The plot of film is one-parts The Matrix, one-part Adaptation, and one-part American Beauty. That’s a good thing since those are three classic films. Will Ferrell plays IRS agent Howard Crick who, unbeknownst to him til he starts to hear her voice narrating his life story, is a character in the latest book of author Kay Effel (played to perfection by the always brilliant Emma Thompson). Maggie Gyllenhaal plays the obligatory love interest and Dustin Hoffman is a riot as a Literature professor trying to determine what kind of novel Howard is living in. Howard soon discovers that Kay plans on killing him, and thus the film becomes a tale of recapturing life while you still can and also trying to find his author before she can actually kill him.

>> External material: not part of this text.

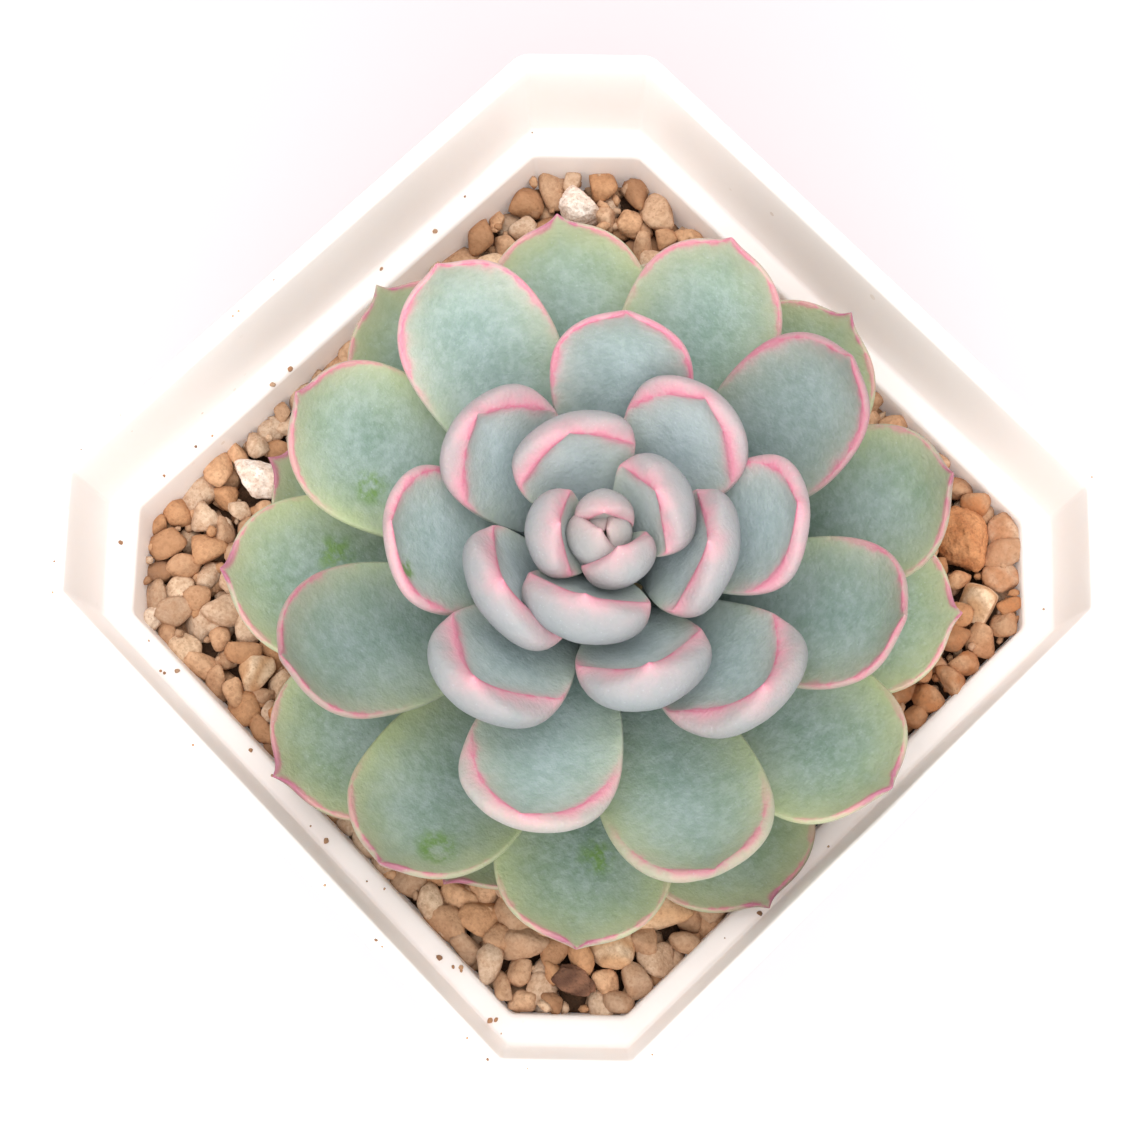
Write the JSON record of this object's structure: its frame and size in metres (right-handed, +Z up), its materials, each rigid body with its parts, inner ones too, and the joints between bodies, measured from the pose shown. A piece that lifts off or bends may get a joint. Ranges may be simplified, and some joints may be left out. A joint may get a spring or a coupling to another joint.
{
  "type": "potted succulent",
  "caption": "Echeveria rosette with blue-green, pink-edged leaves, growing in gritty mix in a square white nursery pot with cut corners.",
  "frame": {"origin": "middle of the pot's foot, in the plane that the pot stands on", "axes": "+Z up, along the pot's height; the pot's sides lie along X and Y; the rosette stands 4.3 mm off the middle towards +X"},
  "size_m": [0.085, 0.085, 0.0939],
  "materials": {
    "pot": "satin",
    "leaf": "satin",
    "stem": "matte",
    "grit": "matte",
    "pumice": "matte",
    "stone": "matte",
    "clump": "matte",
    "pebble": "matte",
    "bark": "matte"
  },
  "bodies": {
    "root": {"pot": "pot", "grit_bed": "grit", "stem": "stem", "leaf_01": "leaf", "leaf_02": "leaf", "leaf_03": "leaf", "leaf_04": "leaf", "leaf_05": "leaf", "leaf_06": "leaf", "leaf_07": "leaf", "leaf_08": "leaf", "leaf_09": "leaf", "leaf_10": "leaf", "leaf_11": "leaf", "leaf_12": "leaf", "leaf_13": "leaf", "leaf_14": "leaf", "leaf_15": "leaf", "leaf_16": "leaf", "leaf_17": "leaf", "leaf_18": "leaf", "leaf_19": "leaf", "leaf_20": "leaf", "leaf_21": "leaf", "leaf_22": "leaf", "leaf_23": "leaf", "leaf_24": "leaf", "leaf_25": "leaf", "leaf_26": "leaf", "leaf_27": "leaf", "leaf_28": "leaf", "leaf_29": "leaf", "leaf_30": "leaf", "leaf_31": "leaf", "leaf_32": "leaf", "leaf_33": "leaf", "leaf_34": "leaf", "leaf_35": "leaf", "leaf_36": "leaf", "leaf_37": "leaf", "leaf_38": "leaf", "leaf_39": "leaf", "leaf_40": "leaf", "leaf_41": "leaf", "leaf_42": "leaf", "leaf_43": "leaf", "leaf_44": "leaf", "leaf_45": "leaf", "pumice_white": "pumice", "pumice_wedge": "pumice", "stone_dark": "stone", "clump_large": "clump", "clump_ochre": "clump", "clump_brown": "clump", "pebble_pale": "pebble", "pebble_oval": "pebble", "pebble_long": "pebble", "pebble_round": "pebble", "bark_chip": "bark"}
  },
  "joints": []
}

Emma Thompson was absolutely spectacular in this film. She’s truly one of the great female actresses of her generation, and it’s a shame that she hasn’t gotten a wider exposure to American audiences. She plays the role of Kay, a neurotic, chain-smoking writer with a serious case of writer’s block with such pathos and power that you easily remember why she’s won one acting Oscar and been nominated for two others. Maggie Gyllenhaal also shows why she is the queen of the indie scene. Will Ferrell is surprisingly low-key in this necessarily dramatic role, and it’s a refreshing departure from his constant and grating persona of the man-child.

The films’ major flaw is the ending, which without wanting to ruin anything, is a major puss-0ut on the writer’s part from something that could have been much more beautiful and sincere instead of a ridiculous deus ex machina although at least the film has the decency to lampshade this fact. The idea for the film itself isn’t terribly original. It just picked and chose different themes from other different films, but it had the sense to pick good ones and uses its inspirations well. I like this movie a lot. I really can’t think of anyone that I wouldn’t recommend it to. If you don’t leave the film feeling good about yourself and having had your brain sufficiently stimulated, then we just have different tastes in films.